We would rather walk, for the record. Our pride knows no bounds.

That is why it’s critically important to show a dose of mechanical sympathy to your machine’s CVT belt. Yes, it is very tempting to deploy all 200 horsepower in your new Can-Am Maverick X3 X MR Turbo RR immediately and constantly – but doing so can be a one-way ticket to Breakdown City. This goes double for any machine that’s been modified to dispense levels of power for which its designers never intended.

Belt failure is not limited to the outrageously horsepowered or jankily modified. Just about any machine packing an engine greater than 800cc could stand to take a preventative step or three when it comes to getting the most out of a CVT belt. Like water, power will take the path of least resistance – and break the weakest link in order to get there. If that’s the CVT belt, then so be it.

As you’d expect, the experts at Gates Belts have a few thoughts on this subject. They’ve been in the industry for decades and have seen just about every type of belt failure imaginable. The development team has caused a few spectacular failures as well – all in the name of science, of course. The result of all this hard work are the outstanding Gates G-Force Redline CVT belts. But even the best belts need some TLC.

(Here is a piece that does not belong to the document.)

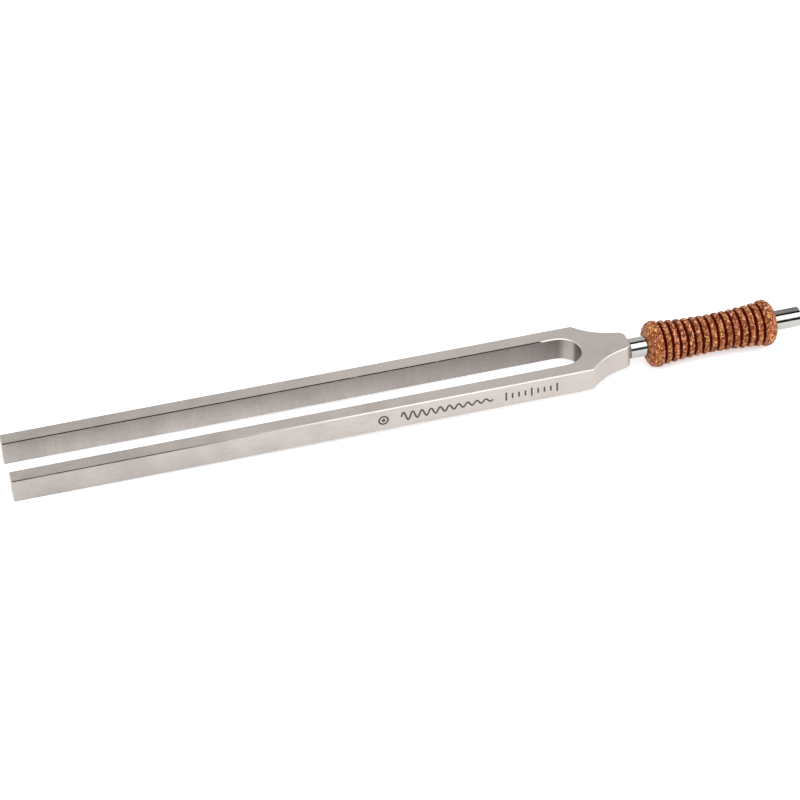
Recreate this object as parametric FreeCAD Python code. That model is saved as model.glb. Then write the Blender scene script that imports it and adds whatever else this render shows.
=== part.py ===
"""A two-tine tuning fork with a round stem and a ribbed cork-rubber grip.

The fork lies flat: +X runs from the tine tips to the free end of the stem, Y runs across the
two tines and +Z is up, square to the flat faces. The origin is the middle of the whole object.
All sizes are in millimetres.
"""
import FreeCAD, Part
import math
import os

from FreeCAD import Vector

# ---- Driving dimensions ---------------------------------------------------------------------
# Fork body: a flat steel plate with a slot cut from one end, which leaves two straight tines.
PLATE_THICKNESS = 7.3
TINE_THICKNESS = 4.7
SLOT_WIDTH = 12.5
SLOT_LENGTH = 167.8          # tips to the bottom of the round crotch
SHOULDER_FROM_TIPS = 168.3   # where the straight outer sides end and the neck begins
BODY_LENGTH = 182.2          # tips to the end face of the neck
NECK_ARC_RADIUS = 20.0       # hollow sides of the neck
NECK_ARC_LEVEL_AT = 183.5    # tips to where those arcs would run parallel to the stem
NECK_CORNER_RADIUS = 2.6
NECK_END_ROUNDING = 0.6      # where the end face runs into the two flat faces
BODY_EDGE_CHAMFER = 0.25     # every edge of the fork is broken by a small flat

# Stem: a ground round rod with a thinner spigot pressed into the neck.
STEM_DIAMETER = 6.0
SPIGOT_DIAMETER = 4.8
SPIGOT_LENGTH = 10.0
SPIGOT_LEAD_CHAMFER = 0.5
BORE_EXTRA_DEPTH = 0.6       # air left in front of the spigot
STEM_ROOT_CHAMFER = 0.3
STEM_END_CHAMFER = 0.5
STEM_TAIL = 8.6              # rod showing behind the grip
GRIP_SEAT_DIAMETER = 5.6     # the rod is turned down under the grip, which keeps the grip in place

# Grip: one turned sleeve, a rounded flange at each end and thin rings between deep grooves.
GRIP_GAP = 5.4               # rod showing between the neck and the grip
GRIP_LENGTH = 39.1
RING_COUNT = 13
RING_PITCH = 2.34
GROOVE_WIDTH = 0.76
GROOVE_DEPTH = 1.0
WAIST_DIAMETER = 11.5        # over the middle ring
WAIST_ARC_RADIUS = 137.0     # the rings' crests lie on this hollow arc
RING_CROWN = 0.3             # how far a ring's edges lie below its crest
FLANGE_DIAMETER = 13.9
FLANGE_OUTER_RADIUS = 2.7    # rounding of the outward faces
FLANGE_INNER_RADIUS = 0.7    # rounding towards the rings

TOLERANCE = 1e-4             # for picking edges by their place

# ---- Places worked out from them ------------------------------------------------------------
OUTER_WIDTH = SLOT_WIDTH + 2 * TINE_THICKNESS
GRIP_START = BODY_LENGTH + GRIP_GAP
GRIP_END = GRIP_START + GRIP_LENGTH
OVERALL_LENGTH = GRIP_END + STEM_TAIL
TIP_X = -OVERALL_LENGTH / 2


def at(distance, y=0.0, z=0.0):
    """A point that lies the given distance behind the tine tips."""
    return Vector(TIP_X + distance, y, z)


def line(start, end):
    return Part.LineSegment(start, end).toShape()


def arc(start, middle, end):
    return Part.Arc(start, middle, end).toShape()


def neck_arc_height(distance):
    """How far the hollow arc's centre lies outside the neck's side at this distance."""
    return math.sqrt(NECK_ARC_RADIUS ** 2 - (NECK_ARC_LEVEL_AT - distance) ** 2)


def neck_half_width(distance):
    """Half the neck's width: full at the shoulder, and narrowest where the arc runs level."""
    return OUTER_WIDTH / 2 + neck_arc_height(SHOULDER_FROM_TIPS) - neck_arc_height(distance)


def neck_side(side):
    """The hollow arc on one side of the neck, from the shoulder to the end face."""
    middle = (SHOULDER_FROM_TIPS + BODY_LENGTH) / 2
    stations = (SHOULDER_FROM_TIPS, middle, BODY_LENGTH)
    points = [at(x, side * neck_half_width(x), -PLATE_THICKNESS / 2) for x in stations]
    return arc(*points)


def body_plate():
    """The closed outline of the fork, extruded through the plate's thickness."""
    z = -PLATE_THICKNESS / 2
    outer = OUTER_WIDTH / 2
    inner = SLOT_WIDTH / 2
    slot_end = SLOT_LENGTH - inner
    end_half = neck_half_width(BODY_LENGTH)
    edges = [
        line(at(0, -outer, z), at(SHOULDER_FROM_TIPS, -outer, z)),
        neck_side(-1),
        line(at(BODY_LENGTH, -end_half, z), at(BODY_LENGTH, end_half, z)),
        neck_side(1),
        line(at(SHOULDER_FROM_TIPS, outer, z), at(0, outer, z)),
        line(at(0, outer, z), at(0, inner, z)),
        line(at(0, inner, z), at(slot_end, inner, z)),
        arc(at(slot_end, inner, z), at(SLOT_LENGTH, 0, z), at(slot_end, -inner, z)),
        line(at(slot_end, -inner, z), at(0, -inner, z)),
        line(at(0, -inner, z), at(0, -outer, z)),
    ]
    outline = Part.Wire(Part.__sortEdges__(edges))
    return Part.Face(outline).extrude(Vector(0, 0, PLATE_THICKNESS))


def neck_corner_edges(shape):
    """The two upright edges where the neck's sides meet its end face."""
    found = []
    for edge in shape.Edges:
        direction = edge.tangentAt(edge.FirstParameter)
        at_end_face = abs(edge.CenterOfMass.x - at(BODY_LENGTH).x) < TOLERANCE
        if abs(direction.z) > 1 - TOLERANCE and at_end_face:
            found.append(edge)
    return found


def end_rounding_cutter(side):
    """What the rounding takes off the upper (1) or lower (-1) edge of the neck's end face."""
    radius = NECK_END_ROUNDING
    centre = at(BODY_LENGTH - radius, -OUTER_WIDTH / 2, side * (PLATE_THICKNESS / 2 - radius))
    block = Part.makeBox(2 * radius, OUTER_WIDTH, 2 * radius)
    block.translate(centre + Vector(0, 0, (side - 1) * radius))
    round_bar = Part.makeCylinder(radius, OUTER_WIDTH, centre, Vector(0, 1, 0))
    return block.cut(round_bar)


def fork_body():
    body = body_plate()
    body = body.makeFillet(NECK_CORNER_RADIUS, neck_corner_edges(body))
    body = body.makeChamfer(BODY_EDGE_CHAMFER, body.Edges)
    for side in (-1, 1):
        body = body.cut(end_rounding_cutter(side))
    bore_bottom = at(BODY_LENGTH - SPIGOT_LENGTH - BORE_EXTRA_DEPTH)
    past_the_end = SPIGOT_LENGTH * 2
    bore = Part.makeCylinder(SPIGOT_DIAMETER / 2, past_the_end, bore_bottom, Vector(1, 0, 0))
    return body.cut(bore)


def revolved(edges):
    """A closed profile in the XZ half-plane above the X axis, turned right round it."""
    face = Part.Face(Part.Wire(Part.__sortEdges__(edges)))
    return face.revolve(Vector(0, 0, 0), Vector(1, 0, 0), 360)


def outline_edges(points):
    """Straight edges through the points and back to the first one."""
    closed = points + points[:1]
    return [line(start, end) for start, end in zip(closed, closed[1:])]


def stem():
    spigot = SPIGOT_DIAMETER / 2
    rod = STEM_DIAMETER / 2
    seat = GRIP_SEAT_DIAMETER / 2
    start = BODY_LENGTH - SPIGOT_LENGTH
    points = [
        at(start),
        at(start, z=spigot - SPIGOT_LEAD_CHAMFER),
        at(start + SPIGOT_LEAD_CHAMFER, z=spigot),
        at(BODY_LENGTH, z=spigot),
        at(BODY_LENGTH, z=rod - STEM_ROOT_CHAMFER),
        at(BODY_LENGTH + STEM_ROOT_CHAMFER, z=rod),
        at(GRIP_START, z=rod),
        at(GRIP_START, z=seat),
        at(GRIP_END, z=seat),
        at(GRIP_END, z=rod),
        at(OVERALL_LENGTH - STEM_END_CHAMFER, z=rod),
        at(OVERALL_LENGTH, z=rod - STEM_END_CHAMFER),
        at(OVERALL_LENGTH),
    ]
    return revolved(outline_edges(points))


def crest_radius(distance):
    """The radius over the rings' crests: smallest in the middle of the grip."""
    from_middle = distance - (GRIP_START + GRIP_END) / 2
    rise = WAIST_ARC_RADIUS - math.sqrt(WAIST_ARC_RADIUS ** 2 - from_middle ** 2)
    return WAIST_DIAMETER / 2 + rise


def rounded_corner(corner, towards_start, towards_end, radius):
    """The start, middle and end of the quarter arc that rounds a square corner."""
    start = corner + towards_start * radius
    end = corner + towards_end * radius
    centre = corner + (towards_start + towards_end) * radius
    middle = centre + (corner - centre).normalize() * radius
    return start, middle, end


def flange_profile(face_x, ring_side_x, outward):
    """One flange's edges from its bore to the groove floor next to it, and the floor point."""
    bore = GRIP_SEAT_DIAMETER / 2
    top = FLANGE_DIAMETER / 2
    floor = crest_radius(ring_side_x) - GROOVE_DEPTH
    out = Vector(outward, 0, 0)
    down = Vector(0, 0, -1)
    outer = rounded_corner(at(face_x, z=top), down, -out, FLANGE_OUTER_RADIUS)
    inner = rounded_corner(at(ring_side_x, z=top), out, down, FLANGE_INNER_RADIUS)
    floor_point = at(ring_side_x, z=floor)
    edges = [
        line(at(face_x, z=bore), outer[0]),
        arc(*outer),
        line(outer[2], inner[0]),
        arc(*inner),
        line(inner[2], floor_point),
    ]
    return edges, floor_point


def ring_profile(centre):
    """One ring's two walls and crowned crest, and the groove floor points beside them."""
    half = (RING_PITCH - GROOVE_WIDTH) / 2
    crest = crest_radius(centre)
    floor = crest - GROOVE_DEPTH
    shoulder = crest - RING_CROWN
    left = at(centre - half, z=floor)
    right = at(centre + half, z=floor)
    left_top = at(centre - half, z=shoulder)
    right_top = at(centre + half, z=shoulder)
    edges = [
        line(left, left_top),
        arc(left_top, at(centre, z=crest), right_top),
        line(right_top, right),
    ]
    return edges, left, right


def grip():
    middle = (GRIP_START + GRIP_END) / 2
    groove_span = (RING_COUNT * RING_PITCH + GROOVE_WIDTH) / 2
    edges, last_floor = flange_profile(GRIP_START, middle - groove_span, -1)
    for number in range(RING_COUNT):
        centre = middle + (number - (RING_COUNT - 1) / 2) * RING_PITCH
        ring_edges, left, right = ring_profile(centre)
        edges += [line(last_floor, left)] + ring_edges
        last_floor = right
    far_edges, far_floor = flange_profile(GRIP_END, middle + groove_span, 1)
    edges += [line(last_floor, far_floor)] + far_edges
    bore = GRIP_SEAT_DIAMETER / 2
    edges.append(line(at(GRIP_END, z=bore), at(GRIP_START, z=bore)))
    return revolved(edges)


def main():
    os.makedirs("parts", exist_ok=True)
    pieces = {"fork_body": fork_body(), "stem": stem(), "grip": grip()}
    for name, shape in pieces.items():
        solid = shape.Solids[0]
        if len(shape.Solids) != 1 or not solid.isValid():
            raise RuntimeError(f"{name} is not one valid solid")
        solid.exportStep(f"parts/{name}.step")
        print(f"{name}: {solid.Volume:.0f} mm3")


main()
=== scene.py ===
import math

import bmesh
import bpy
from mathutils import Matrix, Vector, noise


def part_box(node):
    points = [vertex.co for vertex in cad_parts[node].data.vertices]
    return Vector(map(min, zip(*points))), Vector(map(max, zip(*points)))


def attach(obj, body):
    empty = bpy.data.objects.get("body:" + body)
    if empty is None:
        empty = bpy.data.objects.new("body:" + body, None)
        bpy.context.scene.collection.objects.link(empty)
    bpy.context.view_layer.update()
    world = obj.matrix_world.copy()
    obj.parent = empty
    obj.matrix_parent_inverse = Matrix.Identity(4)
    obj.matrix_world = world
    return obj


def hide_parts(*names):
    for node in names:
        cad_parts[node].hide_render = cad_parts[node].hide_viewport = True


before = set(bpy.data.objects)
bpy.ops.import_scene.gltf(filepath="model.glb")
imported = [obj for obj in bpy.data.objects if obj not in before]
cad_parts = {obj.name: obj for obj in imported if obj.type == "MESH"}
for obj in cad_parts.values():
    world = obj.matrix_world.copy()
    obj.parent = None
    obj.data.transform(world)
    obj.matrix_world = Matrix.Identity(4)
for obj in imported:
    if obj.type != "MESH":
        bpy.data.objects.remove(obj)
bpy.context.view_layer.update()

MM = 0.001

# ---- Places on the fork ---------------------------------------------------------------------
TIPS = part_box("fork_body")[0][0]
SLOT_END = TIPS + 167.8 * MM
SLOT_HALF = 6.25 * MM

# ---- Camera ---------------------------------------------------------------------------------
CAMERA_AZIMUTH = math.radians(13.94)     # turned from looking along +Y towards +X
CAMERA_ELEVATION = math.radians(37.87)   # looking down
CAMERA_ROLL = math.radians(2.23)
CAMERA_DISTANCE = 822.7 * MM
CAMERA_TARGET = Vector((-4.25, -0.5, -2.25)) * MM
SENSOR_WIDTH = 36.0
FOCAL_LENGTH = 129.4

# ---- Studio ---------------------------------------------------------------------------------
# Angles run in the YZ plane from the back horizon (+Y) over the top to the front horizon (-Y).
SOFTBOX_ANGLE = math.radians(124.5)
SOFTBOX_DISTANCE = 1.2
SOFTBOX_HEIGHT = 1.1
SOFTBOX_WIDTH = 4.0
SOFTBOX_RADIANCE = 2.45
FLOOR_SIDE = 6.0
FLOOR_COLOUR = (0.86, 0.86, 0.86, 1.0)
FLOOR_ROUGHNESS = 0.9
# A light table under the paper keeps its shadows pale and a little cool.
FLOOR_GLOW = 0.40
FLOOR_GLOW_COLOUR = (0.93, 0.97, 1.0, 1.0)
# (degrees from the back horizon, radiance): a pale wall behind, a narrow dark gap overhead,
# a greyer room in front and a dark strip low in front.
SURROUND = ((0, 0.72), (20, 0.92), (50, 1.12), (72, 0.95), (80, 0.03), (97, 0.03), (104, 0.6),
            (140, 0.6), (160, 0.06), (174, 0.06), (180, 0.5))
# (direction along X, how bright the room is there): bright at both ends, with a pale edge and
# a darker part next to it on the stem's side.
SIDEWAYS = ((-1.0, 1.7), (-0.4, 1.5), (0.05, 0.95), (0.23, 1.55), (0.28, 0.95), (0.33, 0.36),
            (0.45, 0.5), (0.65, 1.8), (1.0, 2.6))

# ---- Grip: the same turned form as its CAD node, in millimetres -----------------------------
RING_COUNT = 13
RING_PITCH = 2.34
GROOVE_WIDTH = 0.76
GROOVE_DEPTH = 1.0
GROOVE_SPAN = (RING_COUNT * RING_PITCH + GROOVE_WIDTH) / 2   # grip's middle to a flange
WAIST_RADIUS = 5.75
WAIST_ARC_RADIUS = 137.0
RING_CROWN = 0.3
FLANGE_OUTER_RADIUS = 2.7
FLANGE_INNER_RADIUS = 0.7
SEAT_RADIUS = 2.8
GRIP_STEP = 0.19             # spacing of the mesh's rows
GRIP_COLUMNS = 208           # around the axis
STILL_ROWS = 3               # rows over which the granules fade out at the bore's rims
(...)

Gates G-Force Redline CVT Belt

If you have been the victim of a belt failure, Gates put together a handy guide to help show you why. We will go into some of the key avoidable causes below.

Proper clutching, the Gates crew has learned, makes all the difference in the world and plays a huge role in helping a CVT belt last longer. Improper clutching is a sure-fire way to ruin a belt since there’s an excellent chance additional (and unnecessary) strain is being put on the CVT belt if clutching is not properly matched to conditions. For example, reclutch if you’ve decided to go up a tire size or have added a notable amount of weight to your rig by way of heavy cages and stereos).

Proper gearing is also essential, even if – by definition – a CVT doesn’t technically have any gears at all. Generally, there are two clutches in a typical side-by-side transmission, with the primary (drive) clutch bolted directly to the crankshaft and the secondary clutch bolted to the transmission input. Your Gates belt is the link between the two. When a driver pokes the accelerator pedal, weights cause the primary clutch to react against a spring and permit the belt to ‘ride up’ or down the clutch sheave. This changes the ratio and permits the right level of acceleration relative to how much the accelerator pedal was pressed.

What does all that annoying science have to go with the preservation of a Gates G-Force Redline belt? If you’ve added bigger tires to your machine or adjusted its weight, the original reaction properties of those weights on the primary clutch will have changed, potentially putting unnecessary strain on the CVT belt. Think of it this way: a human must move their leg with more force when wearing a pair of steel-toed boots than when donning a set of sneakers. The same principles apply here. If you’re not sure, seek assistance from the pros. Clutch kits are widely available to properly calibrate your rig’s clutches to match the other upgrades or your riding style.

There’s something to be said for upholding a decent level of overall system maintenance to help get the maximum life out of your Gates belt. Sure, we all know not to turn a belt inside out while installing it or zip-tie the thing flat to a ROPS bar lest damage be caused to the belt before it’s even installed. But the other components of the CVT system – particularly those clutches we spent a couple of paragraphs talking about – can shorten a belt’s life if they are not kept in top shape.

Since heat is a major enemy of a healthy CVT belt, be sure to watch out for gouges in the clutch sheaves or the intrusion of large amounts of trail debris. Any or all of these can cause slip, which causes heat, which causes … you get the idea. Clutches, like so many other components of our off-road toys, are a wear item. Pay attention to new or strange noises and odd power delivery behavior. Either could be a sign of impending problems.

When it comes to belts, Gates says it best: don’t break it – break it in. This is one case in which an ounce of prevention (proper installation, correct gearing, and best practice maintenance) is worth far more than a pound of cure.